Other important findings from the report are:

  • Flash will become a necessary component in computing systems driven by a growing performance gap between DRAM and rotating storage.
  • The first hybrid HDDs have appeared from Seagate combining flash memory and hard disk drives but more hybrid drives may follow.
  • Paired storage using separate flash and HDD storage devices are already being used to help bridge this gap. Data centers and high performance computing use paired storage today. This will migrate to the broader PC in the future.
  • Several paired storage approaches are being tried today with no clear winner. The report details a number of these: Hybrid HDDs, flash on the motherboard, SSDs teamed with HDDs, and others.
  • Hybrid HDDs are now available only from Seagate, but they will become widely available from most HDD makers soon. These devices add flash memory to standard hard disk
  • Manual data placement is the most common means of managing the flash today, but several new software products will automate this task, offering much better results at a lower cost.
  • Paired storage helps reduce system power consumption while improving system performance.

The paired storage market will grow to 328 million units by 2016, with an additional 41 million units shipping in the tablet market creating a new category of ‘fat tablets’.

The report ends with profiles of companies spearheading efforts in paired storage technology.

Comments

Tom an Jim, are you really convinced on the bright future of hybrid drives and that "they will become widely available from most HDD makers soon", and that there will be a "53% adoption rate in desktop computers and a 25% adoption rate in notebook computers by 2016"?

Seagate is the only manufacturer of this kind of units and the figure published last month was a total 350,000 2.5-inch Momentus XTs, primary for notebooks, shipped since May 2010 and following a first unsuccessful unit.

Only 350,000, a figure to be compared to some $24 million notebook HDDs currently shipping ... per month.

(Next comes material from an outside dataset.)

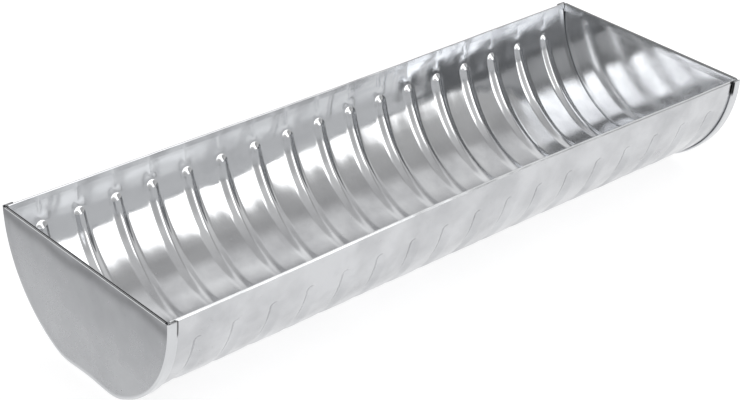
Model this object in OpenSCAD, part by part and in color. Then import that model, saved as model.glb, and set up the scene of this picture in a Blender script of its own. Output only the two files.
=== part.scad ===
// Half-round trough feeder: one ribbed sheet of galvanised steel, closed by two end caps that are
// locked to it by folded seams. Millimetres. X runs along the trough, Y across it and Z up. The origin
// is on the ground, under the middle of the trough.

/* [Trough] */
// Length over the outer faces of the end caps
trough_length = 500; // [300:10:750]
// Outer radius of the round wall
wall_radius = 85.5; // [75:0.1:110]
// How far the flat bottom is pressed up from the full round
flat_lift = 4.8; // [2:0.1:6]
// How far the straight strip under each rim lies inside the full round
flank_inset = 0.7; // [0.3:0.1:1]
// Lean of that strip, outward from upright
flank_lean = 6; // [4:0.5:8]
// Thickness of the sheet
sheet = 0.5; // [0.4:0.05:0.8]

/* [Ribs] */
// Distance from one pressed rib to the next
rib_pitch = 28.2; // [20:0.1:45]
// Width of a rib on the inside of the wall
rib_width = 8; // [6:0.5:10]
// Height of a rib above the inside of the wall
rib_height = 1.9; // [1:0.1:2.5]
// Plain wall left between a rib's rounded end and the rim
rib_margin = 19; // [12:0.5:30]

/* [Rims and seams] */
// Height of the hem that is folded inward along each long rim
rim_hem = 4; // [2:0.5:8]
// Height of the hem that is folded inward along each cap's straight edge
cap_hem = 5; // [3:0.5:8]
// Width of the seam round each end, along the trough
seam_width = 7.5; // [5:0.5:12]
// Play left between the folded layers of a seam
seam_play = 0.1; // [0.05:0.05:0.2]

/* [Hidden] */
$fn = 96;

// The round wall is centred at the rims' level. Under each rim it gives way to a straight strip, a shallow
// chord of the round. The strip is a choice: with ribs of this size, the wall then meshes cleanly.
layer = sheet + seam_play;
seam_stack = 3 * layer;
wall_depth = wall_radius - flat_lift;
rim_y = (wall_radius - flank_inset) / cos(flank_lean);
rim_z = wall_depth + seam_stack;
over_rim = 5;

// Stations along the trough, at its right end
cap_face = trough_length / 2;
cap_back = cap_face - sheet;
body_end = cap_back - seam_play;
seam_start = cap_face - seam_width;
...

Samsung also entered in this market with no more success and stopped this activity. There are rumors that WD could arrive. According to an inside source, Samsung does not intend a comeback.

Tom's answer:
"Jean-Jacques, this is a response to your comments on the hybrid and paired storage report announcement by Jim Handy and me. The report makes projections about hybrid HDD and paired storage computers, not just hybrid HDD in computers. In the paired storage computers flash memory is combined with HDDs and/or DRAM. Thus paired storage can have the flash memory on the motherboard like the Intel Braidwood idea or as a separate solid state drive (could be a regular form factor SSD or a device such as the mSATA non-HDD form factor SSDs). The projections are for combined flash and HDD in computers rather than just Hybrid HDDs with flash inside the HDD. I hope that this clarifies things a bit."